AB InBev has introduced a lightweight bottle for Beck’s and Beck’s Blue in the UK, a change which will affect more than 130 million bottles and save 2,642 metric tons of glass in 2013.
The new 275 ml bottle is 11 percent lighter than before and is expected to remove almost 2,000 metric tons of carbon dioxide from the company’s manufacturing process in 2013, AB InBev said. The reduction is the equivalent to the CO2 released when powering 380 UK households each year.
The first bottles were rolled out in Beck’s Blue in February 2012 and Beck’s Pils in May 2012, the company said.
The switch to a lighter bottle is part of AB InBev’s Best Beer Company in a Better World campaign and also contributes to the Courtauld Commitment, a voluntary pledge among UK retailers to cut packaging and food waste.
AB InBev UK’s Stella Artois brand signed the Courtauld Commitment in 2010. All AB InBev UK brands signed onto phase 2 of the commitment, whose targets are being measured from January 2010 to December 2012 against a 2009 baseline.
According to results of Courtauld Commitment Phase 2, released in October, UK retailers and brands including Marks & Spencer, Tesco, Coca-Cola Enterprises and Kraft Foods reduced their supply chain waste by 8.8 percent compared to 2009, putting them ahead of a three-year target of 5 percent.
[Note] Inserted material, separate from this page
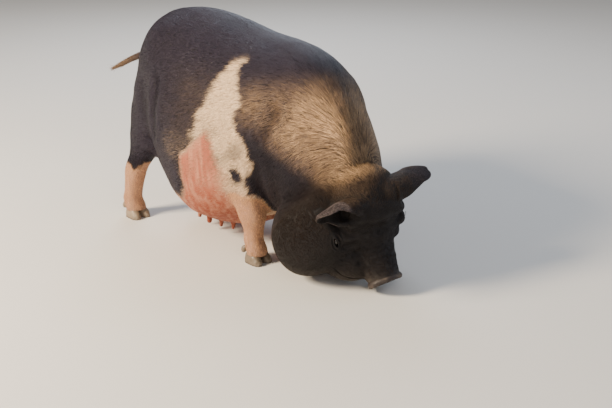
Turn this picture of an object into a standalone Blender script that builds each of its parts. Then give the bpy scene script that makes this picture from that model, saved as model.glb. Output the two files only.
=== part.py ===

AB InBev has also met its 2012 goals of a 99 percent recycling rate and a 10 percent reduction in CO2 emissions per hectoliter of production, against 2009 levels. The brewer last year cut greenhouse gas emissions relative to production by 5.3 percent.
The company is on track to meet other environmental goals. The targets, first established in 2009 and to be met by the end of this year, include reducing water use to 3.5 hectoliters of water for each hectoliter of production, and cutting energy use per hectoliter of production by 10 percent.